The thing about lettuce (contradicting everything above)

Remember how I said lettuce loves shade? Well, that’s only half true. Spring lettuce in shade is perfect. Summer lettuce in shade bolts anyway because it’s not the sun that makes it bitter—it’s the heat. And shady spots often trap humid air that makes everything worse.

Our July lettuce, planted in that perfect shady spot under the maple, turned bitter and went to seed within days. The soil stayed warm, the air stayed still, and all that shade couldn’t overcome Tennessee summer humidity. Ben suggested we plant it in the root cellar next time, which isn’t actually helpful but made me laugh.

So maybe shade-loving vegetables are really just cool-weather vegetables that happen to tolerate low light. Or maybe my timing was wrong. I don’t have it figured out yet.

Still buying most vegetables (the unresolved part)

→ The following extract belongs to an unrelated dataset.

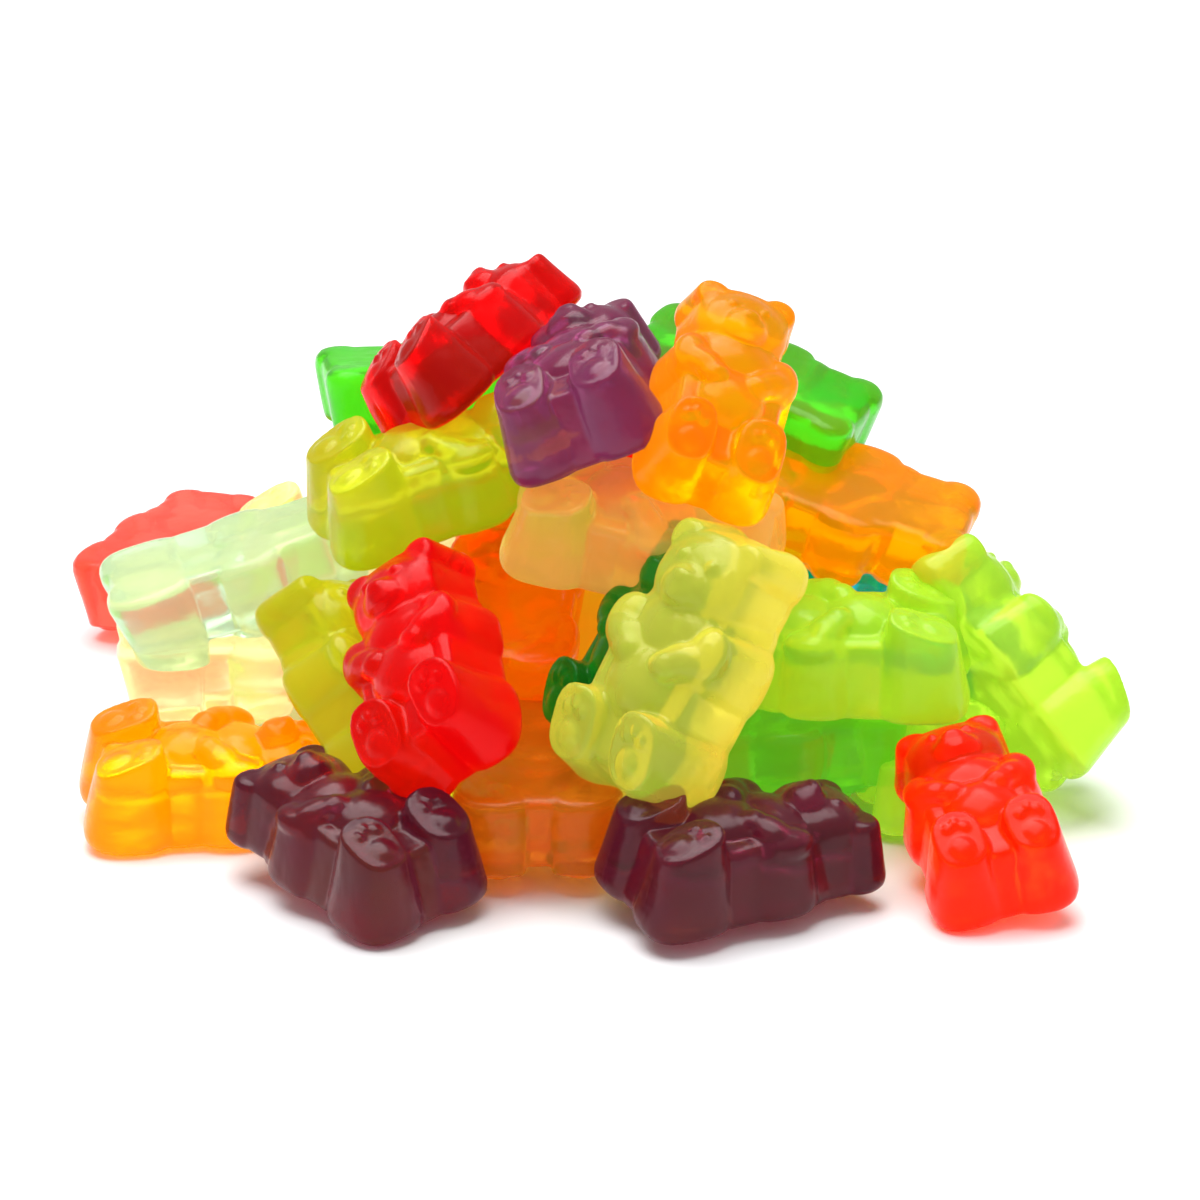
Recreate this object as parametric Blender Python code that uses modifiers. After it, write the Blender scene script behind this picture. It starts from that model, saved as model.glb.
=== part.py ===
"""A loose heap of gummy bears as it lies on a table, fused into one solid.

Metres, +Z up. The heap stands on z = 0 with its middle over the origin, and -Y is its front.
One bear is shaped lying on its back, head towards +Y and face up, and is then laid many times
over a plain core that stays hidden inside the heap.
"""
import math

import bmesh
import bpy
from mathutils import Euler, Matrix, Vector

MM = 0.001

# One bear, in millimetres. A block is (middle x, middle y, half width, half length, height).
TORSO = (0.0, -1.9, 4.6, 6.9, 6.3)
NECK = (0.0, 3.0, 4.1, 2.8, 5.6)
HEAD = (0.0, 6.1, 4.1, 3.5, 6.0)
EAR = (2.9, 8.4, 1.55, 1.45, 5.8)
SHOULDER = (3.95, 0.9, 1.55, 2.3, 6.1)
HIPS = (0.0, -6.4, 3.4, 2.6, 5.2)
LEG = (3.1, -6.9, 2.15, 2.65, 7.5)
SOLE_TILT = 18.0
LEG_DRAFT = 1.3
WIDE_DRAFT = 1.3
DRAFT = 0.9
BACK_ROUND = 1.3
RIM_ROUND = 0.9
SOLE_ROUND = 0.3
BLOCK_SIDES = 24
SQUARENESS = 2.6
# A swelling is (middle, half size, turn in degrees).
BELLY = ((0.0, -2.2, 6.1), (3.0, 2.9, 1.6), (0, 0, 0))
CHEST = ((0.0, 1.8, 5.8), (3.2, 2.6, 1.4), (0, 0, 0))
FACE = ((0.0, 5.8, 5.6), (3.8, 3.2, 1.5), (0, 0, 0))
MUZZLE = ((0.0, 5.0, 6.3), (2.1, 1.8, 1.75), (0, 0, 0))
ARM = ((3.1, 0.3, 6.5), (2.1, 1.35, 1.1), (0, 12, 26))
PAW = ((1.95, -0.6, 6.95), (1.3, 1.15, 0.95), (0, 0, 0))
BEAR_MIDDLE = Vector((0.0, -0.2, 3.7))
FUSE_VOXEL = 0.4
SOFTEN_STEPS = 3
BEAR_TRIANGLES = 232

# The hidden core: a blunt cone on the table.
CORE_AT = (0.0, 12.0)
CORE_FOOT = (19.0, 18.0)
CORE_TOP = (6.0, 6.0)
CORE_HEIGHT = 25.0
CORE_SIDES = 20

# Where each bear lies: x, y, height of its middle (mm), heading of its head on the table, lift of
# its head, roll about its length (degrees, 0 is face up) and size against the usual bear.
HEAP_MIDDLE = Vector((-1.5, 8.6, 0.0))
FRONT_ROW = (
    (-18.5, -21.0, 5.4, 132, 8, -6, 0.97),
    (10.6, -23.6, 5.3, 28, 0, 8, 0.98),
    (28.2, -19.5, 6.2, 103, 16, -12, 0.90),
    (-29.8, -7.2, 4.5, 8, 0, 8, 1.00),
    (-4.6, -12.0, 4.9, 90, 1, 179, 1.00),
)
LEANING_ROW = (
    (-13.5, -13.5, 15.8, 102, 28, -45, 0.97),
    (5.6, -17.5, 17.3, 36, 56, 8, 1.06),
    (-17.5, -7.0, 11.3, 124, 36, 25, 0.97),
    (18.0, -4.5, 14.0, 175, 0, -8, 1.02),
    (32.2, 0.0, 11.3, 156, 48, 50, 1.00),
    (13.0, -4.5, 5.2, 3, 3, 180, 1.00),
    (26.0, -0.5, 4.0, 270, 1, 1, 1.00),
    (22.0, 9.0, 11.2, 315, -14, 0, 1.00),
    (3.9, -10.0, 16.0, 36, 52, -5, 0.93),
)
LEFT_SIDE = (
    (-29.0, 14.0, 12.4, 10, 16, 180, 1.00),
    (-28.5, 15.0, 4.9, 5, 0, 181, 1.00),
    (-19.0, 21.5, 14.0, 20, 10, 0, 1.00),
    (-36.2, 38.8, 4.3, 67, 4, 178, 0.90),
    (-12.7, 6.0, 4.2, 84, 1, 2, 1.00),
)
UPPER_ROW = (
    (-12.5, 5.5, 25.0, 18, 14, 5, 1.00),
    (3.5, -2.5, 23.3, 352, -10, 25, 1.00),
    (18.5, 6.0, 20.8, 348, -15, 193, 1.00),
    (-5.5, 6.5, 12.5, 80, 20, 180, 1.00),
    (4.5, 11.0, 25.2, 88, -8, 5, 1.00),
    (-11.7, 18.5, 26.4, 190, 0, 185, 1.00),
    (11.3, 13.5, 27.7, 335, -14, 186, 0.98),
)
TOP = (
    (-1.5, 1.0, 33.5, 86, 5, -22, 0.97),
    (9.5, -3.0, 33.7, 78, 36, 25, 0.89),
    (-10.4, 12.0, 33.0, 52, 19, -37, 0.88),
)
BACK = (
    (-8.2, 37.0, 4.4, 205, 1, 4, 1.00),
    (9.0, 38.3, 4.1, 120, 1, 2, 1.00),
    (20.0, 29.0, 5.2, 55, 1, 181, 1.00),
    (-22.0, 33.0, 5.0, 140, 1, 179, 1.00),
    (1.0, 26.0, 12.5, 170, -4, -25, 1.00),
    (16.0, 20.0, 12.5, 105, -18, 10, 1.00),
    (3.0, 17.0, 21.0, 15, 5, 170, 1.00),
)
ROWS = (FRONT_ROW, LEANING_ROW, LEFT_SIDE, UPPER_ROW, TOP, BACK)


def add_block(bm, block, side, draft, rim_round, tilt=0.0):
    """One lobe of the bear: a squarish drum that widens down to its flat back."""
    x, y, half_width, half_length, height = block
    made = bmesh.ops.create_cone(
        bm, cap_ends=True, segments=BLOCK_SIDES, radius1=1.0, radius2=1.0, depth=1.0
    )
    faces = {face for vert in made["verts"] for face in vert.link_faces}
    for vert in made["verts"]:
        on_top = vert.co.z > 0
        grow = 0.0 if on_top else draft
        corner = (abs(vert.co.x) ** SQUARENESS + abs(vert.co.y) ** SQUARENESS) ** (-1 / SQUARENESS)
        along = vert.co.y * corner * (half_length + grow)
        vert.co.x = vert.co.x * corner * (half_width + grow) + side * x
        vert.co.y = along + y
        vert.co.z = height + along * math.tan(math.radians(tilt)) if on_top else 0.0
    edges = {edge for face in faces for edge in face.edges}
    rim = [edge for edge in edges if all(vert.co.z > height / 2 for vert in edge.verts)]
    foot = [edge for edge in edges if all(vert.co.z < BACK_ROUND / 2 for vert in edge.verts)]
    for ring, width in ((rim, rim_round), (foot, BACK_ROUND)):
        bmesh.ops.bevel(
            bm, geom=ring, offset=width, segments=2, profile=0.5,
            affect="EDGES", clamp_overlap=True, material=-1,
        )


def add_swelling(bm, swelling, side=1):
    """A soft bump of the relief, mirrored to the bear's other side when side is -1."""
    (x, y, z), half_size, (turn_x, turn_y, turn_z) = swelling
    turn = Euler([math.radians(angle) for angle in (turn_x, side * turn_y, side * turn_z)])
    place = Matrix.Translation((side * x, y, z)) @ turn.to_matrix().to_4x4()
    bmesh.ops.create_uvsphere(
        bm, u_segments=16, v_segments=10, radius=1.0,
        matrix=place @ Matrix.Diagonal((*half_size, 1.0)),
    )


def bear_lumps():
    """The bear's blocks and swellings, still overlapping, in millimetres."""
    bm = bmesh.new()
    add_block(bm, TORSO, 1, WIDE_DRAFT, RIM_ROUND)
    add_block(bm, NECK, 1, WIDE_DRAFT, RIM_ROUND)
    add_block(bm, HEAD, 1, DRAFT, RIM_ROUND)
    add_block(bm, HIPS, 1, LEG_DRAFT, RIM_ROUND)
    for swelling in (BELLY, CHEST, FACE, MUZZLE):
        add_swelling(bm, swelling)
    for side in (-1, 1):
        add_block(bm, EAR, side, DRAFT, RIM_ROUND)
        add_block(bm, SHOULDER, side, DRAFT, RIM_ROUND)
        add_block(bm, LEG, side, LEG_DRAFT, SOLE_ROUND, SOLE_TILT)
        add_swelling(bm, ARM, side)
        add_swelling(bm, PAW, side)
    return bm


def evaluated_mesh(owner):
    """The owner's mesh with its modifiers applied."""
    depsgraph = bpy.context.evaluated_depsgraph_get()
    return bpy.data.meshes.new_from_object(owner.evaluated_get(depsgraph))


def bear_mesh():
    """One closed bear with few sides, its middle at the origin, in millimetres."""
    bm = bear_lumps()
    bmesh.ops.translate(bm, verts=bm.verts, vec=-BEAR_MIDDLE)
    lumps = bpy.data.meshes.new("bear_lumps")
    bm.to_mesh(lumps)
    bm.free()
    bear = bpy.data.objects.new("bear_lumps", lumps)
    bpy.context.scene.collection.objects.link(bear)
    fuse = bear.modifiers.new("fuse", "REMESH")
    fuse.mode = "VOXEL"
    fuse.voxel_size = FUSE_VOXEL
    soften = bear.modifiers.new("soften", "SMOOTH")
    soften.iterations = SOFTEN_STEPS
    bear.data = evaluated_mesh(bear)
    bear.modifiers.clear()
    few_sides = bear.modifiers.new("few_sides", "DECIMATE")
    few_sides.ratio = BEAR_TRIANGLES / sum(len(face.vertices) - 2 for face in bear.data.polygons)
    mesh = evaluated_mesh(bear)
    bpy.data.objects.remove(bear)
    return mesh


def lying(place):
    """The matrix that lays a bear, in metres."""
    x, y, height, heading, lift, roll, size = place
    turn = Euler((math.radians(lift), math.radians(roll), math.radians(heading - 90)), "YXZ")
    at = (Vector((x, y, height)) - HEAP_MIDDLE) * MM
    return Matrix.Translation(at) @ turn.to_matrix().to_4x4() @ Matrix.Scale(size * MM, 4)


def core_object(material):
    """The blunt cone that every bear is fused to, straight or through its neighbours."""
    bm = bmesh.new()
    made = bmesh.ops.create_cone(
        bm, cap_ends=True, segments=CORE_SIDES, radius1=1.0, radius2=1.0, depth=1.0
    )
    for vert in made["verts"]:
        on_top = vert.co.z > 0
        wide, long = CORE_TOP if on_top else CORE_FOOT
        vert.co.x = (vert.co.x * wide + CORE_AT[0] - HEAP_MIDDLE.x) * MM
        vert.co.y = (vert.co.y * long + CORE_AT[1] - HEAP_MIDDLE.y) * MM
        vert.co.z = CORE_HEIGHT * MM if on_top else 0.0
    mesh = bpy.data.meshes.new("gummy_bear_heap")
    bm.to_mesh(mesh)
    bm.free()
    mesh.materials.append(material)
    return bpy.data.objects.new("gummy_bear_heap", mesh)


def keep_outer_skin(mesh):
    """Drops sealed hollows and loose scraps: only the largest connected skin stays."""
    bm = bmesh.new()
    bm.from_mesh(mesh)
    left = set(bm.verts)
    skins = []
    while left:
        skin = set()
        reach = [left.pop()]
        while reach:
            vert = reach.pop()
            skin.add(vert)
            near = {edge.other_vert(vert) for edge in vert.link_edges} & left
            left -= near
            reach.extend(near)
        skins.append(skin)
    outer = max(skins, key=len)
    bmesh.ops.delete(bm, geom=[vert for vert in bm.verts if vert not in outer], context="VERTS")
    bmesh.ops.triangulate(bm, faces=bm.faces)
    bm.to_mesh(mesh)
    bm.free()


def gelatine():
    """Clear sweet gelatine, in the heap's middle colour."""
    material = bpy.data.materials.new("gelatine")
    material.use_nodes = True
    shader = material.node_tree.nodes["Principled BSDF"]
    shader.inputs["Base Color"].default_value = (0.85, 0.45, 0.08, 1.0)
    shader.inputs["Roughness"].default_value = 0.3
    shader.inputs["Metallic"].default_value = 0.0
    return material


for old in list(bpy.data.objects):
    bpy.data.objects.remove(old)
parts = bpy.data.collections.new("gummy_bears")
bears = bpy.data.collections.new("bears")
for collection in (parts, bears):
    bpy.context.scene.collection.children.link(collection)

heap = core_object(gelatine())
parts.objects.link(heap)
master = bear_mesh()
for row in ROWS:
    for place in row:
        bear = bpy.data.objects.new("bear", master.copy())
        bear.data.transform(lying(place))
        bears.objects.link(bear)

join = heap.modifiers.new("join", "BOOLEAN")
join.operation = "UNION"
join.operand_type = "COLLECTION"
join.collection = bears
join.solver = "EXACT"
heap.data = evaluated_mesh(heap)
heap.modifiers.clear()
for bear in list(bears.objects):
    bpy.data.objects.remove(bear)
bpy.data.collections.remove(bears)
keep_outer_skin(heap.data)
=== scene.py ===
"""A loose heap of gummy bears, as poured on a table: clear coloured gelatine in many flavours.

Metres, +Z up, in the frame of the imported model: the heap stands on z = 0 and its front is -Y.
Bears are shaped and laid in millimetres, and turned to metres as each one is laid.
"""
import math
import random

import bmesh
import bpy
from mathutils import Euler, Matrix, Vector, noise


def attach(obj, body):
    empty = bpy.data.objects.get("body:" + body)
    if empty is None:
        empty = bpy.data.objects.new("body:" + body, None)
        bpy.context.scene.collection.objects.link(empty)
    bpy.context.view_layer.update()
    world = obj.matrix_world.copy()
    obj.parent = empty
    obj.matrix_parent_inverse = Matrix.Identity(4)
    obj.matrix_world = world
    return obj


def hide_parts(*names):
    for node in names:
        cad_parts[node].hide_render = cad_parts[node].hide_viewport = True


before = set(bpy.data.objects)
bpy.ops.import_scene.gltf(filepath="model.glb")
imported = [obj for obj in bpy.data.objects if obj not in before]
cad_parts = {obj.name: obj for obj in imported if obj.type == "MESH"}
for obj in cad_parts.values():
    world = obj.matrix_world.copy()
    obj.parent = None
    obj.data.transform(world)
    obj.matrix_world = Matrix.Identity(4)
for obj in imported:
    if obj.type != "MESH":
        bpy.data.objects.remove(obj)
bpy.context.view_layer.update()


# The camera stands in front of the heap and a little above it, with a long lens, so that bears
# in front and behind are nearly the same size. Its aim is in millimetres, in the heap's frame.
MM = 0.001
CAMERA_AIM = Vector((1.5, -8.6, 16.0))
CAMERA_RISE = 20.5
CAMERA_DISTANCE = 420.0
CAMERA_LENS = 162.5
CAMERA_SENSOR = 36.0
CAMERA_NEAR = 0.01

camera_data = bpy.data.cameras.new("camera")
camera_data.lens = CAMERA_LENS
camera_data.sensor_width = CAMERA_SENSOR
camera_data.clip_start = CAMERA_NEAR
camera = bpy.data.objects.new("camera", camera_data)
bpy.context.scene.collection.objects.link(camera)
rise = math.radians(CAMERA_RISE)
back_off = Vector((0.0, -math.cos(rise), math.sin(rise))) * CAMERA_DISTANCE
camera.location = (CAMERA_AIM + back_off) * MM
camera.rotation_euler = (math.pi / 2 - rise, 0.0, 0.0)
bpy.context.scene.camera = camera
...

Here’s what I haven’t solved: we still buy most of our vegetables from the farmer’s market. The shade garden produces enough salad greens for maybe half our needs, decent herbs, and some root vegetables that honestly taste about the same as store-bought.

I keep reading about homesteaders who grow all their own food, but our shady five acres feels more like a supplementary garden with delusions of grandeur. The chickens lay enough eggs, the goats provide entertainment, and Hank keeps the mice down. But food independence? We’re nowhere close.

Maybe that’s okay. Maybe working with shade taught me to grow what grows well instead of forcing what doesn’t. Or maybe I just haven’t figured out the right combination yet. Either way, I’m still learning, and the failures teach as much as the successes.

What didn’t work in shade:

  • Tomatoes (tried three years running)
  • Any kind of peppers
  • Summer squash after June
  • Corn (obviously, but I tried it anyway)
  • Sunflowers (the irony was not lost on me)

The best thing about admitting defeat with sun-lovers was finally appreciating what thrives in our conditions. That spinach patch still surprises me every spring. The herbs grow thick and flavorful. And Ben was right about working with what we have instead of against it—though I’ll never admit that out loud.